July 19, 2007

Pollan & Blake, The Bestial Diversity of Pleasures

"When you add together the natural gas in the fertilizer to the fossil fuels it takes to make the pesticides, drive the tractors, and harvest, dry, & transport the corn, you find that every bushel of industrial corn requires the equivalent of between a quarter & a third of a gallon of oil to grow it - or around fifty gallons of oil per acre of corn. (Some estimates are much higher.) Put another way, it takes more than a calorie of fossil fuel energy to produce a calorie of food."
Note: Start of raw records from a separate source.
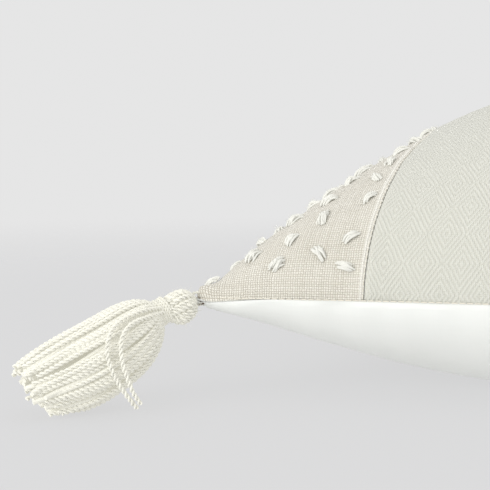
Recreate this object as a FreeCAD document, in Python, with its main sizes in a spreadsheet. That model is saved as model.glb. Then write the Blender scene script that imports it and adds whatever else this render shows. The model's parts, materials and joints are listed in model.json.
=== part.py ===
"""Tasselled throw pillow: a pieced, zipped cover over a stuffed insert, with a yarn tassel at each corner.

Millimetres, +Z up. The pillow lies flat on its plain back. The origin is the middle of the flat patch
that it rests on, +X runs along the near edge, and the two linen end panels are at -X and +X.
"""
import math
import os

import FreeCAD
import Part
import Sketcher

from FreeCAD import Placement, Rotation, Vector

doc = FreeCAD.newDocument("ThrowPillow")

# ---------------------------------------------------------------- driving dimensions
DIMENSIONS = {
    # stuffed cover
    "half_side": 232.0,         # middle of the pillow to a corner, along X or Y
    "side_pull": 30.0,          # how far each side is drawn in between its corners
    "seam_height": 50.0,        # edge seam above the floor
    "crown_rise": 120.0,        # top of the crown above the edge seam
    "belly_drop": 68.0,         # depth the underside would have with no floor under it
    "fullness": 2.4,            # exponent of the dome, higher is boxier
    "cover_wall": 1.2,
    "edge_spare": 0.4,          # extra cloth thickness at the edge seam
    # insert inside the cover
    "insert_inset": 7.2,        # insert seam inside the cover seam
    "insert_gap": 0.6,          # cover to insert at crown and belly
    "insert_wall": 0.8,
    "fill_gap": 0.3,
    # pieced front
    "panel_seam_end": 155.0,    # panel seam from the middle, at the near and far edges
    "panel_seam_bow": 10.0,     # how far the panel seam is drawn in at mid length
    "seam_stitch_width": 0.8,
    "floor_spare": 50.0,        # cutting block past the pillow, all round
    "floor_depth": 100.0,
    "drum_height": 300.0,       # taller than the pillow, for cutting the front into panels
    "tuft_radius": 1.6,
    "tuft_length": 6.5,
    "tuft_clear": 0.02,         # cloth to tuft, which lies on it
    # concealed zip in the far edge
    "zip_half_angle": 11.0,     # degrees of the far edge's arc, each side of its middle
    "slot_spare_angle": 0.3,
    "tape_spare_angle": 0.8,
    "slot_half_height": 1.9,
    "slot_depth": 2.2,
    "slot_proud": 2.0,          # slot's cutter outside the seam
    "tape_near": 3.3,           # depth of the tape's outer face behind the seam
    "tape_wall": 0.5,
    "tape_low": 0.7,
    "tape_high": 11.0,          # front tape's outer edge above the seam
    "tape_back_high": 4.6,      # back tape's below it, where the cover is shallower
    "coil_near": 1.9,
    "coil_low": 0.6,
    "coil_high": 2.2,
    "stop_length": 2.0,
    "slider_length": 8.0,
    "slider_front_half": 1.5,
    "slider_proud": 0.8,        # front plate outside the seam
    "slider_front_depth": 1.6,
    "bridge_half": 0.35,
    "slider_back_near": 4.1,
    "slider_back_depth": 5.0,
    "slider_back_half": 3.0,
    "bail_half_length": 2.7,
    "bail_wall": 0.9,
    "bail_high": 3.8,
    "bail_half_width": 0.8,
    "pull_axis": 1.9,           # pull's crossbar outside the seam
    "pull_bar_radius": 0.6,
    "pull_bar_short": 0.2,      # bar's ends inside the tab's sides
    "pull_half_width": 2.6,
    "pull_arm_inner": 1.2,
    "pull_arm_end": 4.2,
    "pull_length": 19.0,
    "pull_wall": 1.0,
    # blank label in the right-hand seam
    "label_width": 26.0,
    "label_reach": 22.0,
    "label_wall": 0.7,
    "label_clear": 0.3,
    "label_place": 96.0,
    # stitched edge seam
    "edge_thread_radius": 0.4,
    "edge_thread_depth": 2.5,
    "edge_thread_half_angle": 13.6,
    # tassels
    "droop_angle": 26.0,
    "loop_major": 2.0,
    "loop_minor": 0.8,
    "tack_radius": 0.7,
    "tack_length": 5.0,
    "pocket_radius": 3.2,
    "head_radius": 8.8,
    "head_reach": 11.6,
    "wrap_major": 6.9,
    "wrap_minor": 1.5,
    "skirt_start_radius": 5.0,
    "skirt_mid_width": 18.0,
    "skirt_mid_depth": 16.0,
    "skirt_end_width": 15.5,
    "skirt_end_depth": 10.0,
    "skirt_mid_reach": 46.0,
    "skirt_end_reach": 90.0,
    "corner_stitch_radius": 0.45,
    "corner_stitch_height": 2.4,
    "corner_stitch_near": 6.0,  # stitches from the corner, along each side
    "corner_stitch_far": 9.0,
}
sheet = doc.addObject("Spreadsheet::Sheet", "dimensions")
for row, (alias, value) in enumerate(DIMENSIONS.items(), start=1):
    sheet.set(f"A{row}", alias)
    sheet.set(f"B{row}", str(value))
    sheet.setAlias(f"B{row}", alias)
doc.recompute()

GRID = 17                       # interpolation points each way over a dome
TUFT_COLUMNS = 5
TUFT_ROWS = 23
TUFT_MARGIN = 0.35              # bare strip at the side seam, in columns
TUFT_SPAN = 0.94                # share of the panel's length with tufts on it
TUFT_TWIST = 140                # degrees of spread in the way the tufts lie
CORNERS = {1: (-1, -1), 2: (1, -1), 3: (1, 1), 4: (-1, 1)}


def size(alias):
    """The value of one driving dimension."""
    return float(sheet.get(alias))


def bind(thing, **expressions):
    """Tie properties of a document object to cells of the sheet."""
    for name, text in expressions.items():
        thing.setExpression(name, text)
    return thing


def feature(label, shape):
    """A plain document object that holds one computed shape."""
    thing = doc.addObject("Part::Feature", label)
    thing.Label = label
    thing.Shape = shape
    return thing


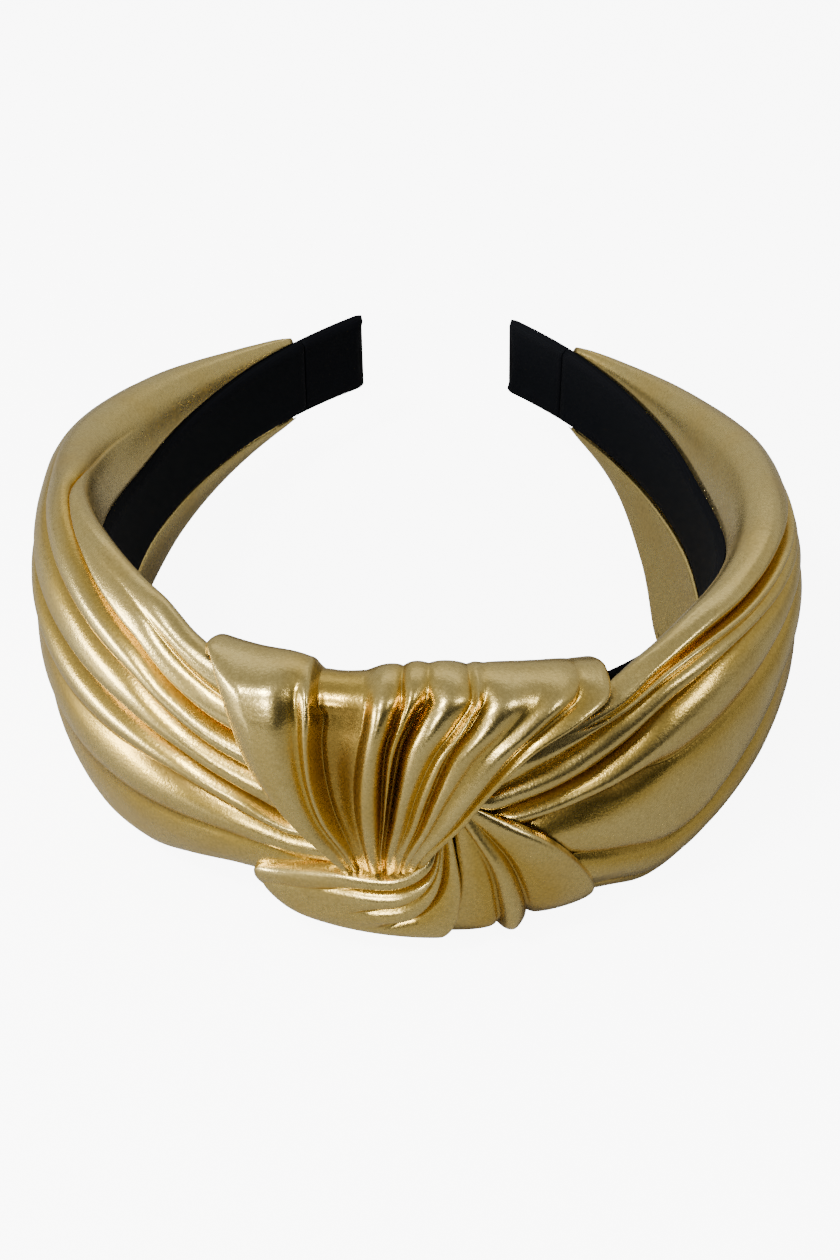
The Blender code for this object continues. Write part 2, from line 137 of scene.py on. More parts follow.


# %% [markdown]
# ## A blank with a wall
# A blank is a grid of cells. Extruding the whole grid once gives the leather its wall: the
# first skin is the outside and the extruded one the inside. A Solidify modifier could make the
# wall, but it goes wrong in tight folds, where the inside of a crease has no room.
# The bent mesh keeps two notes: how deep in a fold each point lies, which the gold uses for its
# painted fold shade, and a UV map of the flat blank in round millimetres, for a pattern that has to run
# along the cloth.

# %% blank and bend
def blank(columns, rows):
    """flat grid from 0 to 1 both ways, with a second skin one unit behind it"""
    bm = bmesh.new()
    bmesh.ops.create_grid(bm, x_segments=columns, y_segments=rows, size=0.5)
    bmesh.ops.translate(bm, verts=bm.verts[:], vec=(0.5, 0.5, 0))
    made = bmesh.ops.extrude_face_region(bm, geom=bm.faces[:])
    inside = [v for v in made["geom"] if isinstance(v, bmesh.types.BMVert)]
    bmesh.ops.translate(bm, verts=inside, vec=(0, 0, 1))
    return bm


def bend(bm, name, surface, cut):
    """the blank bent by surface(x, y, depth), which gives places in mm and fold depths 0..1;
    cut is the pattern's width and length in mm"""
    flat = np.array([v.co for v in bm.verts], float)
    where, fold = surface(flat[:, 0], flat[:, 1], flat[:, 2])
    for v, co in zip(bm.verts, (where + SHIFT) * MM):
        v.co = co
    uv = bm.loops.layers.uv.new("cut")
    bm.verts.index_update()
    for face in bm.faces:
        for loop in face.loops:
            i = loop.vert.index
            loop[uv].uv = (flat[i, 0] * cut[0], flat[i, 1] * cut[1])
    if bm.calc_volume(signed=True) < 0:
        bmesh.ops.reverse_faces(bm, faces=bm.faces[:])
    area = sum(f.calc_area() for f in bm.faces) / 2
    mesh = bpy.data.meshes.new(name)
    bm.to_mesh(mesh)
    bm.free()
    mesh.shade_smooth()
    note = mesh.attributes.new("fold", "FLOAT", "POINT")
    note.data.foreach_set("value", fold.astype(np.float32))
    piece = bpy.data.objects.new(name, mesh)
    bpy.context.scene.collection.objects.link(piece)
    print(name, "faces", len(mesh.polygons), "one side", round(area * 1e4, 1), "cm2")
    return piece


# %% [markdown]
# ## The two padded covers
# Each half of the band is one blank of leather stretched over foam, gathered into long folds
# that run into the knot. Across the band its section is a soft oval; the folds are valleys
# pressed into that oval. They could be sculpted, but here every valley is a row of numbers:
# its angle round the section and its depth, at a few distances from the front. A reader can
# move one fold without touching the others.

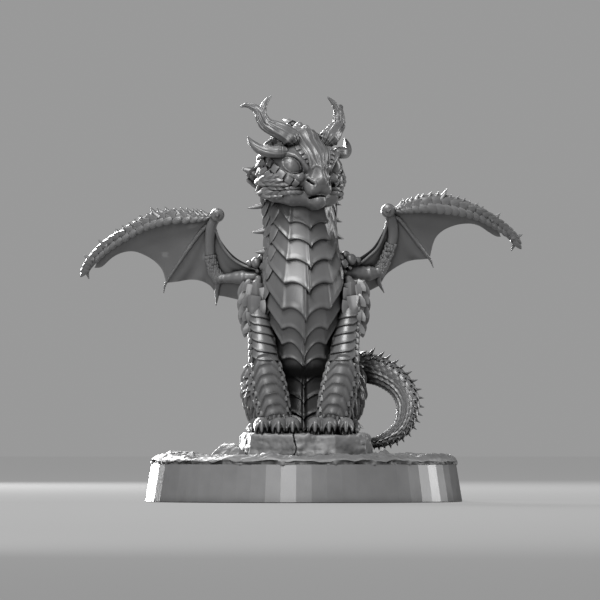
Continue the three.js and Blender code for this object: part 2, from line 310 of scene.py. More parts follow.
def plate(clay, surface, edge, hidden, span, lip=0.4, tuck=0.3, columns=41, relief=None):
    """A plate from its raised edge(a) to its hidden(a) edge, under the plate before it."""
    a = np.linspace(*span, columns)
    grid_a, t = np.meshgrid(a, PLATE_STEPS, indexing="ij")
    u = edge(grid_a) + (hidden(grid_a) - edge(grid_a)) * t
    point, normal = surface(u, grid_a)
    bead = np.interp(t, [0, 0.02, 0.05, 0.1, 0.17, 1], [-0.3, 0.05, 0.22, 0.18, 0.0, 0.0])
    rise = lip * ((1 - t) ** 1.2 + bead)
    if relief is not None:
        rise = rise + relief(grid_a, t)
    top = point + normal * rise[..., None]
    bottom = point - normal * tuck
    facing = np.cross(top[1, 5] - top[0, 5], top[0, 6] - top[0, 5]) @ normal[0, 5]
    if facing < 0:
        top, bottom = top[::-1], bottom[::-1]
    clay.shell(top, bottom)


# ---------------------------------------------------------------- distance fields, for blended forms
def join(a, b, k=0.5):
    h = np.clip(0.5 + 0.5 * (b - a) / k, 0, 1)
    return b + (a - b) * h - k * h * (1 - h)


def carve(a, b, k=0.3):
    """a with b taken out of it."""
    return -join(-a, b, k)


def ball(p, centre, radii):
    q = p - np.asarray(centre, float)
    r = np.broadcast_to(np.asarray(radii, float), 3)
    near = np.linalg.norm(q / r, axis=-1)
    slope = np.linalg.norm(q / r**2, axis=-1)
    return near * (near - 1) / np.maximum(slope, 1e-6)


def rod(p, a, b, ra, rb):
    a, b = np.asarray(a, float), np.asarray(b, float)
    t = np.clip((p - a) @ (b - a) / ((b - a) @ (b - a)), 0, 1)
    return np.linalg.norm(p - a - t[..., None] * (b - a), axis=-1) - (ra + (rb - ra) * t)


def chain(p, points, radii, k=0.2):
    total = None
    for i in range(len(points) - 1):
        part = rod(p, points[i], points[i + 1], radii[i], radii[i + 1])
        total = part if total is None else join(total, part, k)
    return total


def slope_of(distance, p, e=0.02):
    return np.stack([distance(p + e * axis) - distance(p - e * axis) for axis in np.eye(3)], -1) / (2 * e)


def settle(distance, p, rounds=3):
    """Moves points onto the surface where the distance is 0."""
    for _ in range(rounds):
        g = slope_of(distance, p)
        step = distance(p)[..., None] * g / np.maximum((g * g).sum(-1, keepdims=True), 0.05)
        p = p - np.clip(step, -0.5, 0.5)
    return p


def sculpt(distance, low, high, step):
    """The surface where the distance is 0, as vertices and outward quads."""
    axes = [np.arange(lo, hi + step, step) for lo, hi in zip(low, high)]
    shape = tuple(len(axis) for axis in axes)
    field = np.empty(shape)
    for i, x in enumerate(axes[0]):
        y, z = np.meshgrid(axes[1], axes[2], indexing="ij")
        field[i] = distance(np.stack([np.full(y.shape, x), y, z], -1).reshape(-1, 3)).reshape(y.shape)
    inside = field < 0
    cells = tuple(n - 1 for n in shape)
    total = np.zeros(cells + (3,))
    count = np.zeros(cells)
    quads = []
    where = np.indices(shape).transpose(1, 2, 3, 0)
    for axis in range(3):
        others = [(axis + 1) % 3, (axis + 2) % 3]
        head = [slice(None)] * 3
        tail = [slice(None)] * 3
        head[axis], tail[axis] = slice(1, None), slice(None, -1)
        a, b = field[tuple(tail)], field[tuple(head)]
        cross = (a < 0) != (b < 0)
        with np.errstate(divide="ignore", invalid="ignore"):
            t = np.where(cross, a / (a - b), 0)
        place = where[tuple(tail)] + t[..., None] * np.eye(3)[axis]
        for da in (0, 1):
            for db in (0, 1):
                cut = [slice(None)] * 3
                for other, shift in zip(others, (da, db)):
                    cut[other] = slice(shift, shape[other] - 1 + shift)
                cut = tuple(cut)
                hit = cross[cut]
                total += np.where(hit[..., None], place[cut], 0)
                count += hit
    active = count > 0
    index = np.full(cells, -1)
    index[active] = np.arange(active.sum())
    verts = total[active] / count[active][:, None] * step + np.asarray(low, float)
    for axis in range(3):
        one, two = (axis + 1) % 3, (axis + 2) % 3
        head = [slice(None)] * 3
        tail = [slice(None)] * 3
        head[axis], tail[axis] = slice(1, None), slice(None, -1)
        a, b = inside[tuple(tail)], inside[tuple(head)]
        edges = np.argwhere(a != b)
        edges = edges[(edges[:, one] > 0) & (edges[:, two] > 0)]
        edges = edges[(edges[:, one] < cells[one]) & (edges[:, two] < cells[two])]
        outward = a[tuple(edges.T)]
        ring = []
        for shift_one, shift_two in ((-1, -1), (0, -1), (0, 0), (-1, 0)):
            cell = edges.copy()
            cell[:, one] += shift_one
            cell[:, two] += shift_two
            ring.append(index[tuple(cell.T)])
        ring = np.stack(ring, -1)
        quads += [ring[outward], ring[~outward][:, ::-1]]
    return settle(distance, verts, 2), quads


# ---------------------------------------------------------------- materials
class Finish:
    """A new material, with short ways to add nodes to it."""

    def __init__(self, name):
        self.material = bpy.data.materials.new(name)
        self.material.use_nodes = True
        self.tree = self.material.node_tree
        self.shader = self.tree.nodes["Principled BSDF"]

    def node(self, kind, links, **values):
        """A node whose inputs are linked to other outputs, or hold plain values."""
        made = self.tree.nodes.new("ShaderNode" + kind)
        for name, value in values.items():
            made.inputs[name].default_value = value
        for name, output in links.items():
            self.tree.links.new(output, made.inputs[name])
        return made

    def ramp(self, source, *stops):
        """A colour ramp over the source, through (position, red, green, blue) stops."""
        made = self.tree.nodes.new("ShaderNodeValToRGB")
        elements = made.color_ramp.elements
        for _ in stops[2:]:
            elements.new(0.5)
        for element, (position, *colour) in zip(elements, stops):
            element.position = position
            element.color = (*colour, 1)
        self.tree.links.new(source, made.inputs["Fac"])
        return made.outputs["Color"]

    def noise(self, scale, detail=2.0):
        place = self.tree.nodes.new("ShaderNodeTexCoord").outputs["Object"]
        return self.node("TexNoise", {"Vector": place}, Scale=scale, Detail=detail).outputs["Fac"]

    def between(self, source, low, high):
        """The source's 0 to 1, spread from low to high."""
        return self.node("MapRange", {"Value": source}, **{"To Min": low, "To Max": high}).outputs["Result"]

    def times(self, first, second):
        """The product of two colours."""
        product = self.tree.nodes.new("ShaderNodeMix")
        product.data_type = "RGBA"
        product.blend_type = "MULTIPLY"
        product.inputs["Factor"].default_value = 1
        self.tree.links.new(first, product.inputs["A"])
        self.tree.links.new(second, product.inputs["B"])
        return product.outputs["Result"]

    def hollows(self, reach, closed, opened, darkest):
        """Painted shade: white in the open, dark where the surface is shut in within `reach` metres."""
        hollow = self.node("AmbientOcclusion", {}, Distance=reach)
        hollow.samples = 8
        return self.ramp(hollow.outputs["AO"], (closed, *[darkest] * 3), (opened, 1, 1, 1))

    def finish(self, **sources):
        for name, output in sources.items():
            self.tree.links.new(output, self.shader.inputs[name])
        return self.material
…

-Michael Pollan, "The Omnivore's Dilemma" (2006), pg. 45-46

I've just been reading that great book, which has been quite popular round here for a year now. I had started reading it a year ago in Moe's Books, but I didn't want to spend twenty-five dollars on it (which I needed to spend on gasoline), so I had to wait for a friend, who had been given the paperback, to lend it to me. I guess I hadn't ever really realized that chemical fertilizer is made from fossil fuels, & that without the innovations of Fritz Haber, who also developed chemical weapons for WWI Germans from the same science, the world couldn't support as many humans as it does, just off of sun-fed crops.

"In seed time learn, in harvest teach, in winter enjoy."

-William Blake, "Proverbs of Hell" from "The Marriage of Heaven and Hell" (1789)

I thought of Blake's proverbs this morning when reading about crop monoculture. One of the major themes thru the proverbs is the diversity of joys, & he often employs a whole poetic bestiary to symbolize the range of unfettered pleasures possible upon this earth. "The eagle never lost so much time, as when he submitted to learn of the crow", et cetera. (See also the "Arise, my Theotormon" speech from Visions of the Daughters of Albion.) Michael Pollan was describing the transition from the family farm, which grew a diversity of crops to support a small community of people & animals, & of course that diversity comes in yearly cycles to keep the soil healthy & fertile. Blake compares the cycles of agriculture to the growth of the mind/spirit (the above quote), & Pollan writes that "Planting corn on the same ground year after year brought down the predictable plagues of insects & disease". He also mentions the cliché that we are what we eat, which Blake might have agreed with (and might also argue that we are what we let ourselves become, like in "The Book of Thel", if we choose, worm-nourishing soil.) The more we eat processed food, which masks as diversity with forty-five thousand varieties in the supermarket, but actually largely comes from corn, soybeans, & chemicals, the less we allow the diversity of our spirit to reap the joys from infinite interlayering cycles. Don't forget Blake's pillar-rocking confirmation in the Marriage: "Man has no Body distinct from the Soul, for that calld Body is a portion of Soul discernd by the five Senses, the chief inlets of Soul in this age." Those inlets must be left open to nourish the whole, & we can't let any breach of imagination delimit the quality of what we let in.

"Faith, which the president has, reduces the complexities of history into a simple explanation, in the same way that Genesis reduces the wondrous product of billions of years of evolution into seven simple days. That is not leadership."

-Prof. James E. Coleman Jr., Duke Law School, Durham, N.C.,
from a letter to the New York Times, July 17, 2007.


Anonymous said...

The book One Straw Revolution by Fukuoku may be of interest to you. Thus far this is the most interesting entry of yours I've read...beautiful. Now what?

Anonymous said...

none of that was to say the rest of your blog entries sucked--to the contrary! This one was just particularly interesting...and beautifully written.
Permaculture! Read Fukuoku! Enlightenment! Bio-Soul-Diversity! All-One Soap!